To be done:
Copy each line of the listing below exactly.

═════ Dataset section ═════

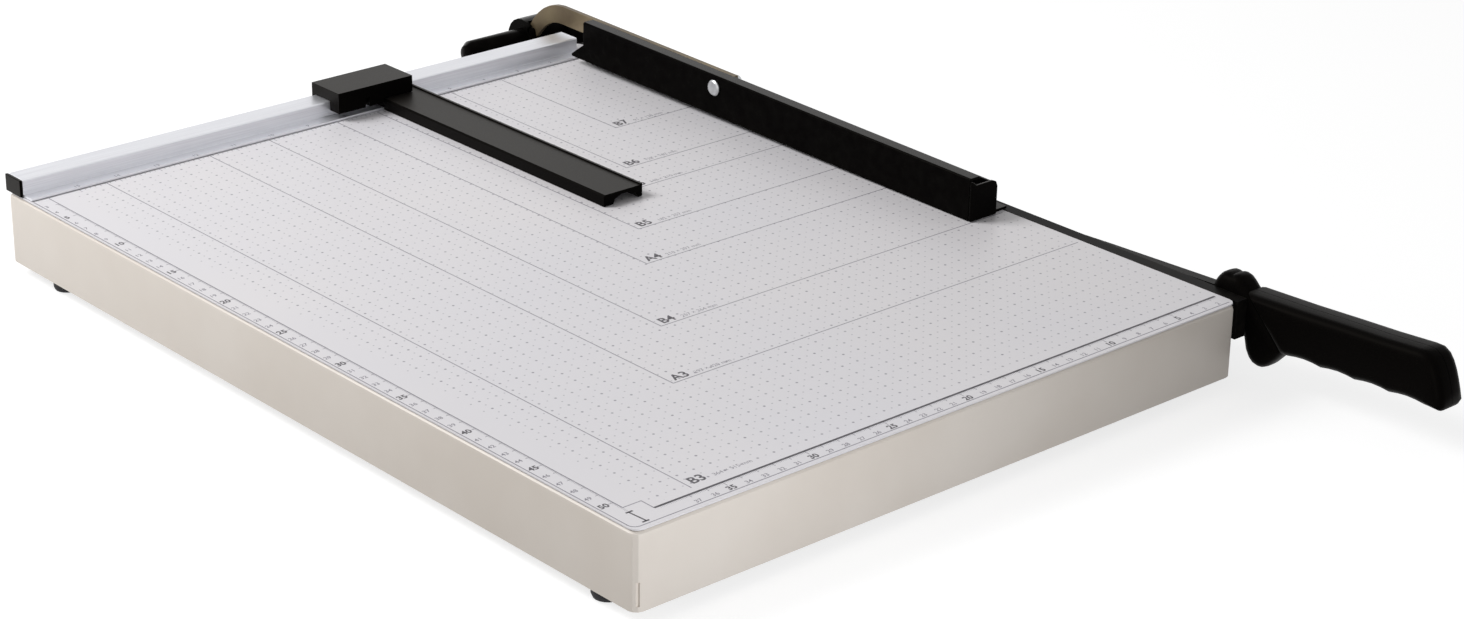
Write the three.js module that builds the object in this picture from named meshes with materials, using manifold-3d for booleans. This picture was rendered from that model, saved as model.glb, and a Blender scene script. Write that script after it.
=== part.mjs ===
// Paper trimmer: a table tray with a fixed knife on its right edge, a blade arm hinged behind it,
// a clamp bar that comes down with the arm, and a gauge that slides along the rear fence rail.
// Millimetres. While the pieces are made, X is 0 on the cutting face of the fixed knife, Y is 0 on
// the rear face of the tray and Z is 0 on the table surface. +X points right, +Y away from the
// user and +Z up. The group at the end moves the origin under the middle of the bounding box.
import * as THREE from 'three';
import { mergeVertices } from 'three/addons/utils/BufferGeometryUtils.js';
import Module from 'manifold-3d';

const wasm = await Module();
wasm.setup();

// Clearances and counts that all pieces share
const gap = 0.3;
const overrun = 2;
const roundSides = 20;
const smallSides = 12;
const hexSides = 6;

// Tray of bent sheet steel
const tableWidth = 400.5;
const tableDepth = 534.5;
const tableHeight = 40.7;
const sheet = 1.2;
const bendRadius = 2.5;
const bendSteps = 3;
const cornerRadius = 2.5;
const returnFlange = 28;
const seamWidth = 1.7;
const seamHeight = 12;
const seamInset = 1.5;
const seamSill = 2.7;

// Printed table plate
const plateThickness = 0.8;
const plateInset = 0.6;
const plateCorner = 5;

// Fixed knife and the bar behind the tray wall that it is bolted to
const knifeThickness = 7.7;
const knifeHeight = 21;
const knifeFrontInset = 0.5;
const knifeRearInset = 2;
const mountBarThickness = 10;
const mountBarHeight = 18;
const mountBarDrop = 4;
const mountBarEndInset = 14;
const knifeBoltCount = 4;
const knifeBoltEndInset = 45;
const knifeBoltRadius = 3;
const knifeBoltHeadRadius = 5;
const knifeBoltHeadHeight = 4;
const knifeBoltReach = 4.5;

// Cross braces under the table
const braceWidth = 40;
const braceDepth = 14;
const braceEndInset = 22;
const bracePlaceShares = [0.3667, 0.666];

// Rubber feet and their screws
const footRadius = 8;
const footRun = 4.8;
const footHeight = 7;
const footRounding = 2.5;
const footSideInset = 15.5;
const footFrontInset = 31.5;
const footRearInset = 41;
const footScrewRadius = 2;
const footScrewHeadRadius = 3.8;
const footScrewHeadHeight = 2;
const footScrewSink = 2.4;
const footScrewReach = 5;

// Fence rail, its end cap and the screws that hold it from below
const railRightInset = 13.7;
const railDepth = 15.5;
const railHeight = 9.7;
const railWall = 1.6;
const railRearInset = 0.5;
const railCornerCut = 0.6;
const ledgeDepth = 8.5;
const ledgeThickness = 1.2;
const endCapThickness = 1.5;
const endCapPlug = 9;
const endCapPlugWall = 1.5;
const railLeftOverhang = 0.5;
const railScrewCount = 2;
const railScrewEndInset = 34;
const railScrewSetback = 9.25;
const railScrewRadius = 2;
const railScrewHeadRadius = 4;
const railScrewHeadHeight = 2.4;
const railScrewReach = 3;

// Hinge behind the tray
const hingeBehind = 34.6;
const hingeDrop = 4.3;
const shaftRadius = 4;
const barrelLeft = 70;
const barrelRight = 25.2;
const barrelRadius = 8;
const barrelBoreRadius = 6.6;
const barrelEndWall = 6;
const domeLength = 5;
const bushWall = 1.6;
const barrelBushLength = 9.5;
const lugWidth = 8.7;
const lugRadius = 9.6;
const bracketThickness = 6;
const bracketHeight = 33;
const bracketDrop = 3.5;
const bracketLeft = 76;
const bracketWebThickness = 7;
const bracketWebPlace = 57;
const bracketBoltPlaces = [-66, -40, -18];
const bracketBoltDrop = 31;
const bracketBoltRadius = 3;
const bracketBoltHeadRadius = 5.2;
const bracketBoltHeadHeight = 4;
const bracketNutHeight = 5;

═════

Task response:
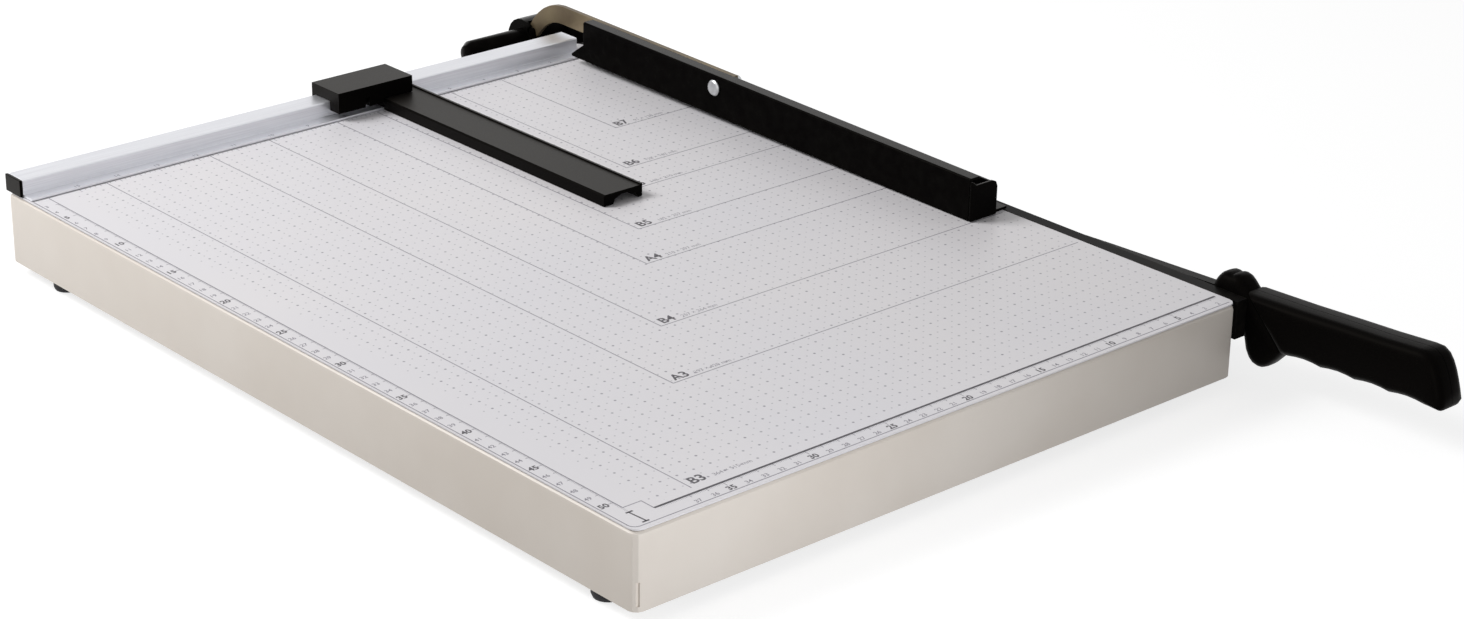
Write the three.js module that builds the object in this picture from named meshes with materials, using manifold-3d for booleans. This picture was rendered from that model, saved as model.glb, and a Blender scene script. Write that script after it.
=== part.mjs ===
// Paper trimmer: a table tray with a fixed knife on its right edge, a blade arm hinged behind it,
// a clamp bar that comes down with the arm, and a gauge that slides along the rear fence rail.
// Millimetres. While the pieces are made, X is 0 on the cutting face of the fixed knife, Y is 0 on
// the rear face of the tray and Z is 0 on the table surface. +X points right, +Y away from the
// user and +Z up. The group at the end moves the origin under the middle of the bounding box.
import * as THREE from 'three';
import { mergeVertices } from 'three/addons/utils/BufferGeometryUtils.js';
import Module from 'manifold-3d';

const wasm = await Module();
wasm.setup();

// Clearances and counts that all pieces share
const gap = 0.3;
const overrun = 2;
const roundSides = 20;
const smallSides = 12;
const hexSides = 6;

// Tray of bent sheet steel
const tableWidth = 400.5;
const tableDepth = 534.5;
const tableHeight = 40.7;
const sheet = 1.2;
const bendRadius = 2.5;
const bendSteps = 3;
const cornerRadius = 2.5;
const returnFlange = 28;
const seamWidth = 1.7;
const seamHeight = 12;
const seamInset = 1.5;
const seamSill = 2.7;

// Printed table plate
const plateThickness = 0.8;
const plateInset = 0.6;
const plateCorner = 5;

// Fixed knife and the bar behind the tray wall that it is bolted to
const knifeThickness = 7.7;
const knifeHeight = 21;
const knifeFrontInset = 0.5;
const knifeRearInset = 2;
const mountBarThickness = 10;
const mountBarHeight = 18;
const mountBarDrop = 4;
const mountBarEndInset = 14;
const knifeBoltCount = 4;
const knifeBoltEndInset = 45;
const knifeBoltRadius = 3;
const knifeBoltHeadRadius = 5;
const knifeBoltHeadHeight = 4;
const knifeBoltReach = 4.5;

// Cross braces under the table
const braceWidth = 40;
const braceDepth = 14;
const braceEndInset = 22;
const bracePlaceShares = [0.3667, 0.666];

// Rubber feet and their screws
const footRadius = 8;
const footRun = 4.8;
const footHeight = 7;
const footRounding = 2.5;
const footSideInset = 15.5;
const footFrontInset = 31.5;
const footRearInset = 41;
const footScrewRadius = 2;
const footScrewHeadRadius = 3.8;
const footScrewHeadHeight = 2;
const footScrewSink = 2.4;
const footScrewReach = 5;

// Fence rail, its end cap and the screws that hold it from below
const railRightInset = 13.7;
const railDepth = 15.5;
const railHeight = 9.7;
const railWall = 1.6;
const railRearInset = 0.5;
const railCornerCut = 0.6;
const ledgeDepth = 8.5;
const ledgeThickness = 1.2;
const endCapThickness = 1.5;
const endCapPlug = 9;
const endCapPlugWall = 1.5;
const railLeftOverhang = 0.5;
const railScrewCount = 2;
const railScrewEndInset = 34;
const railScrewSetback = 9.25;
const railScrewRadius = 2;
const railScrewHeadRadius = 4;
const railScrewHeadHeight = 2.4;
const railScrewReach = 3;

// Hinge behind the tray
const hingeBehind = 34.6;
const hingeDrop = 4.3;
const shaftRadius = 4;
const barrelLeft = 70;
const barrelRight = 25.2;
const barrelRadius = 8;
const barrelBoreRadius = 6.6;
const barrelEndWall = 6;
const domeLength = 5;
const bushWall = 1.6;
const barrelBushLength = 9.5;
const lugWidth = 8.7;
const lugRadius = 9.6;
const bracketThickness = 6;
const bracketHeight = 33;
const bracketDrop = 3.5;
const bracketLeft = 76;
const bracketWebThickness = 7;
const bracketWebPlace = 57;
const bracketBoltPlaces = [-66, -40, -18];
const bracketBoltDrop = 31;
const bracketBoltRadius = 3;
const bracketBoltHeadRadius = 5.2;
const bracketBoltHeadHeight = 4;
const bracketNutHeight = 5;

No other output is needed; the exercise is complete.